For closed meetings, an audio recording is required; however, written minutes are not required. The recording and minutes (if any) of a closed meeting must include the date, time, and place of the meeting; the names of members present and absent; and the names of all others present except where the disclosure would infringe on the confidentiality necessary to fulfill the original purpose of closing the meeting. A sworn statement is also necessary if the meeting has been closed for a discussion of an individual or security matters; written minutes or an audio recording is required if the meeting has been closed for any other purpose. Both recordings and minutes (if any) of closed meetings are considered “protected records” under Utah’s Government Records Access and Management Act (GRAMA).
ARE ELECTRONIC MEETINGS PERMISSIBLE? WHAT ABOUT PUBLIC ACCESS?

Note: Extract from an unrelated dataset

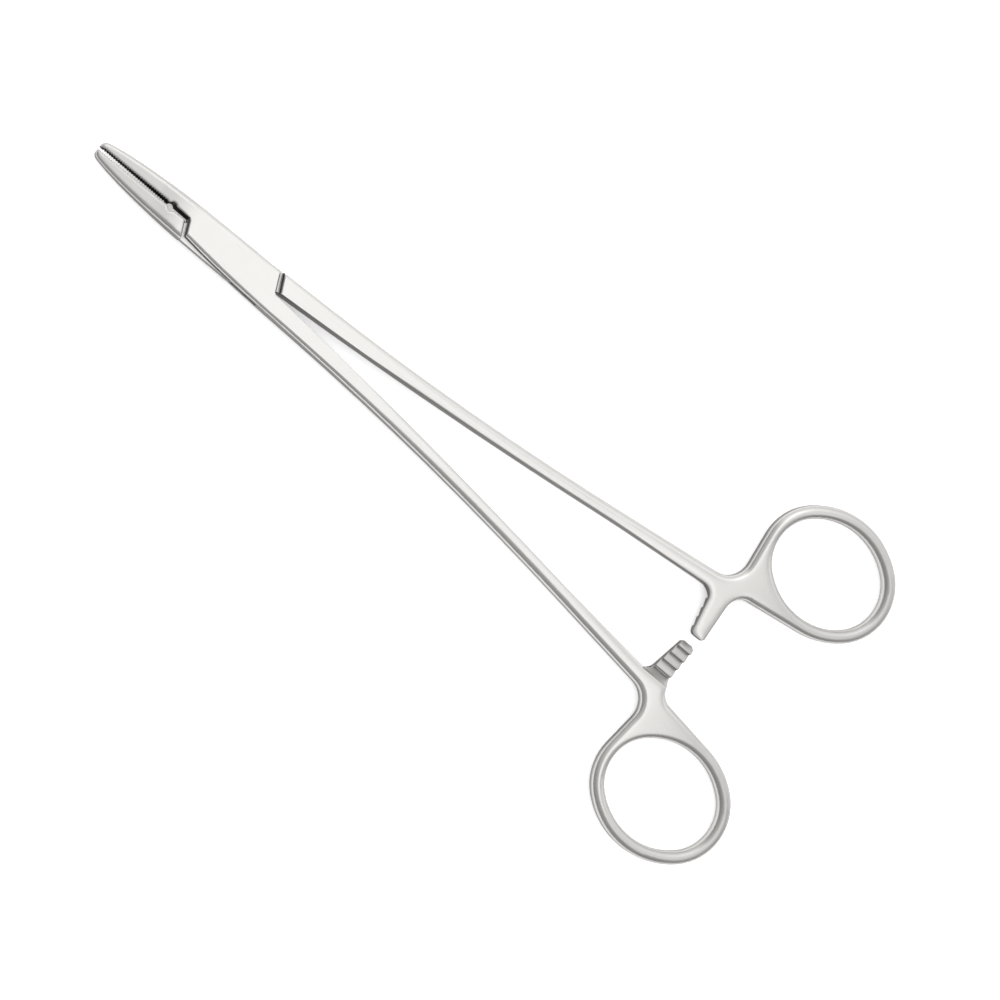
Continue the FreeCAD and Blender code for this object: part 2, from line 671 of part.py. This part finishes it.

Electronic meetings by phone, computer, or telecommunication are permissible. The anchor location, or the place the meeting originates, must have posted written notice, and notice must be given to the newspaper and local media. Notice must also be given to members of the public body at least 24 hours before the meeting so they may participate. Also, there must be written guidelines regarding how members will be connected to the meeting and by what procedures. There must be an anchor location for the public in the normal meeting place.
Under the Act, two or more public body members telephoning one another does not constitute a legal open meeting, and therefore no public business can be legally accomplished through such a forum.
WHAT HAPPENS WHEN ACTION IS TAKEN THAT DOES NOT COMPLY WITH THE ACT?
Any action taken that is not in compliance with Utah’s Open and Public Meetings Act is challengeable in court. A lawsuit must be filed within 90 days after the date of the action, or 30 days after the date of the action if it concerns bonds or notes. Also, individuals who suspect that a violation of the Open and Public Meetings Act has occurred may want to contact the State Attorney General’s Office and/or the appropriate county attorney, both of whom have the authority to enforce the Act.